== Written request ==
Could you write out the opening lines of the data, word for word, stopping after the line that contains "bubble, pale, heart, ring, shade"?

== Dataset excerpt ==
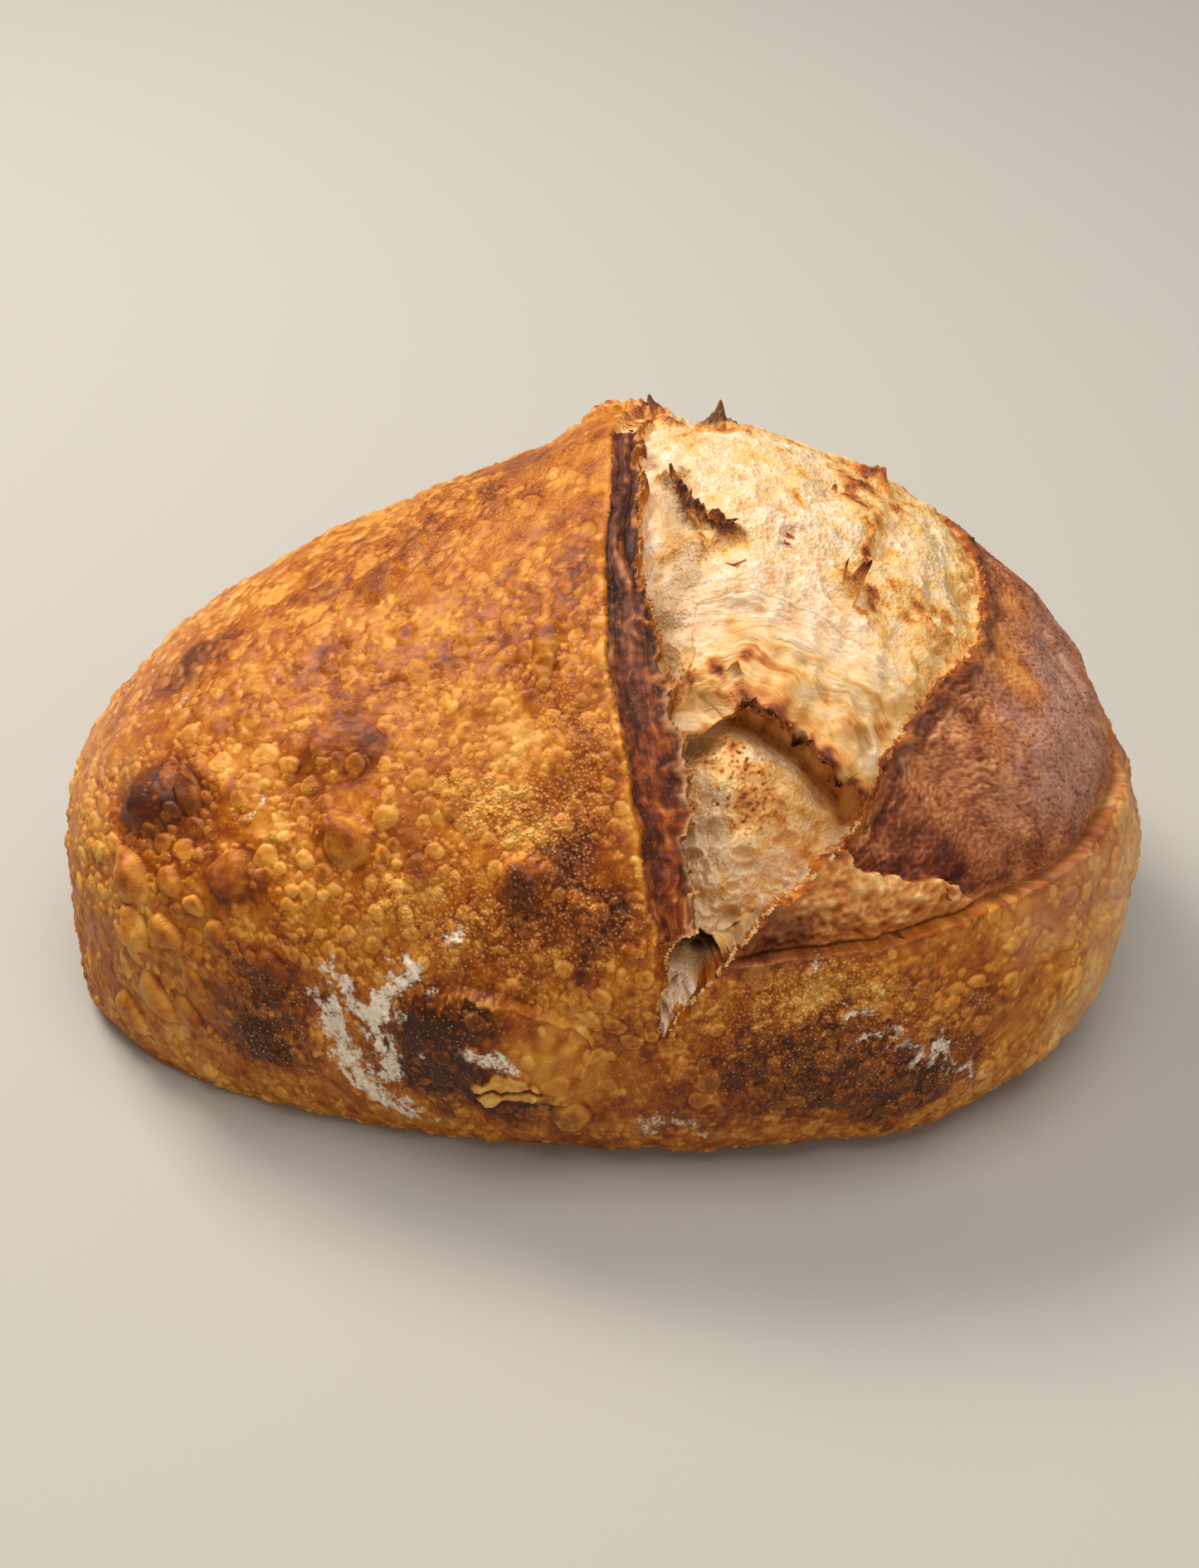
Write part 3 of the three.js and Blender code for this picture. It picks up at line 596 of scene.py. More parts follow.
def stampBlisters():
    field = blisterField
    rng = np.random.default_rng(field["seed"])
    taken = np.zeros(mapU.shape, bool)
    bubble, pale, heart, ring, shade = (np.zeros(mapU.shape) for _ in range(5))

    def stamp(u, v, radiusU, radiusV, light, share):
        rows, columns = windowAt(u, v, radiusU, radiusV)
        radius = math.sqrt(radiusU * radiusV)
        du, dv = (mapU[rows, columns] - u) / radiusU, (mapV[rows, columns] - v) / radiusV
        angle = np.arctan2(dv, du)
        uneven = 1
        for (depth, waves), phase in zip(field["uneven"], rng.uniform(0, 6.28, 3)):
            uneven = uneven + depth * np.sin(waves * angle + phase)
        t = np.hypot(du, dv) / uneven
        large = min(max((radius - 1.1) / 1.5, 0), 1)
        dome = np.maximum(1 - t ** (2 + 1.2 * large), 0) ** (0.95 - 0.2 * large)
        dome *= 1 - 0.25 * large * bell(t, 0.5)
        height = radius * mix(field["rise"], field["flatRise"], large) * share
        body = (t < 1) * light * (1 - 0.4 * large * bell(t, 0.7))
        # a painted shadow in a ring just outside each blister's foot
        paintedShadowRing = bell(t - 1.15, 0.13) * min(radius, 1) * (0.5 + 0.5 * light)
        taken[rows, columns] |= t < 0.95
        for raster, value in ((bubble, height * dome), (pale, body), (shade, paintedShadowRing)):
            np.maximum(raster[rows, columns], value, out=raster[rows, columns])
        ring[rows, columns] += bell(t - 0.9, 0.09) * (0.25 + 0.75 * light)
        heart[rows, columns] += large * bell(t, 0.5) * (1 - light)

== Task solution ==
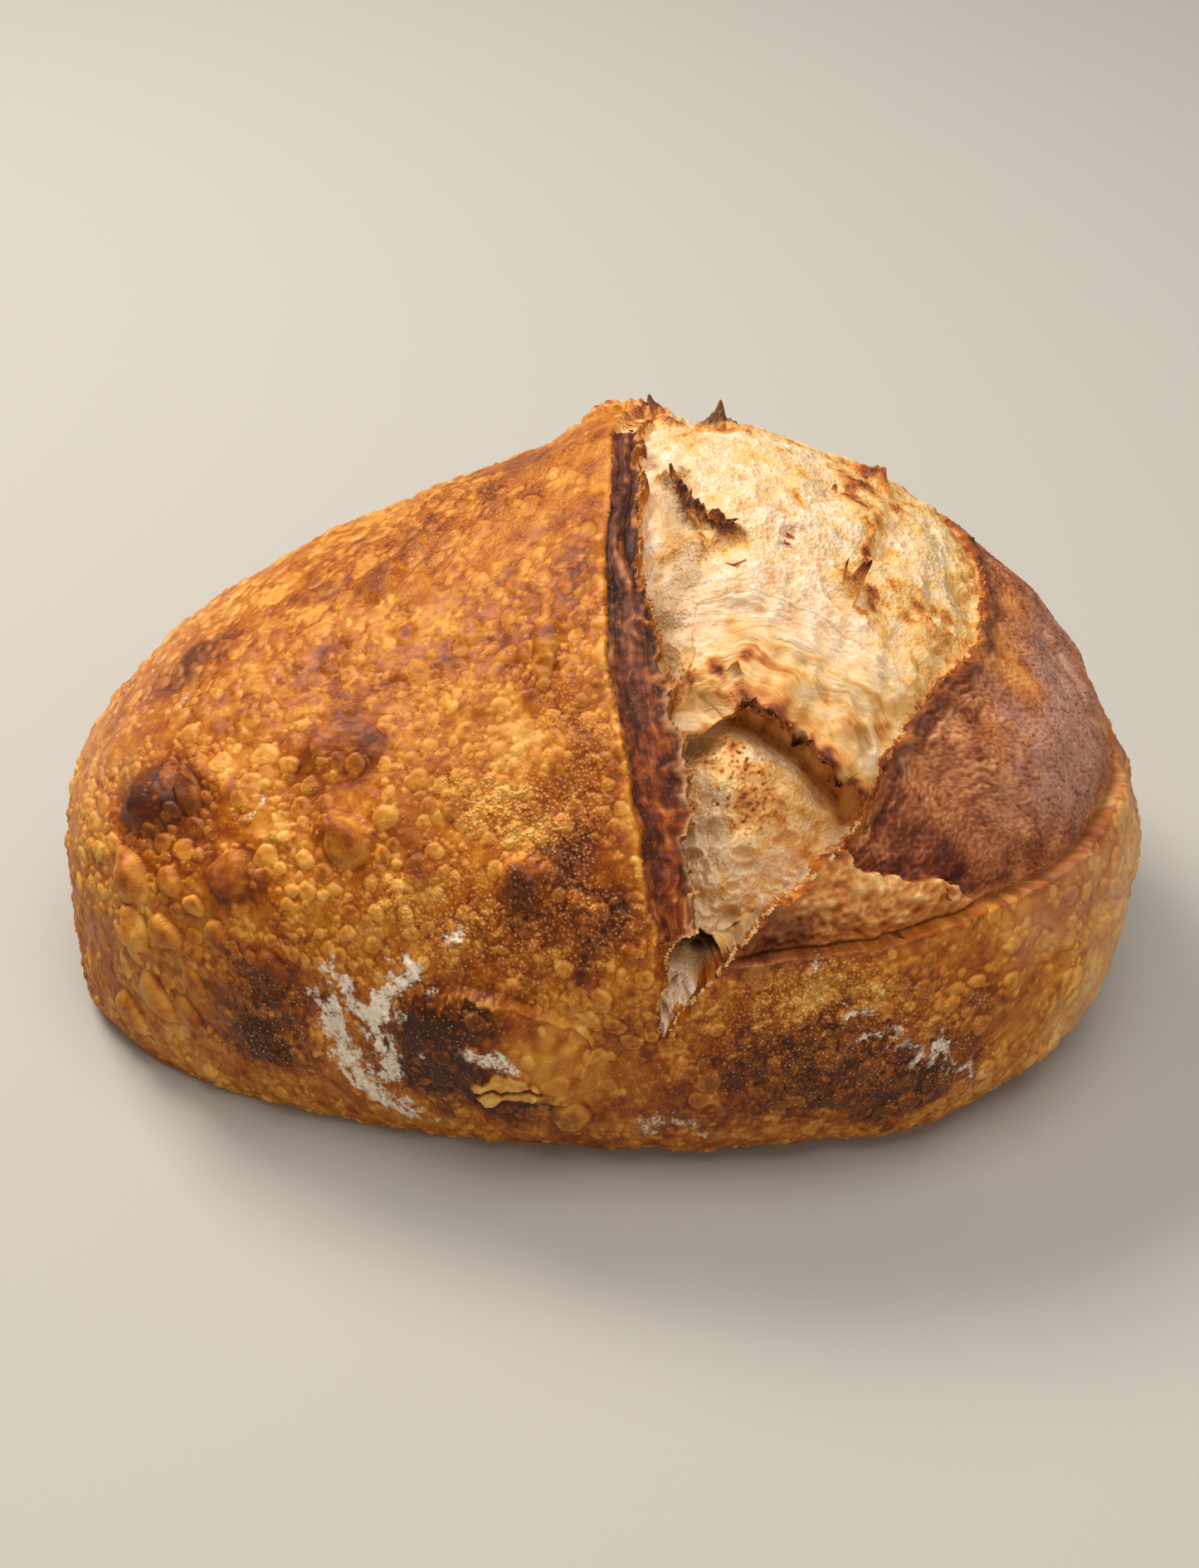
Write part 3 of the three.js and Blender code for this picture. It picks up at line 596 of scene.py. More parts follow.
def stampBlisters():
    field = blisterField
    rng = np.random.default_rng(field["seed"])
    taken = np.zeros(mapU.shape, bool)
    bubble, pale, heart, ring, shade = (np.zeros(mapU.shape) for _ in range(5))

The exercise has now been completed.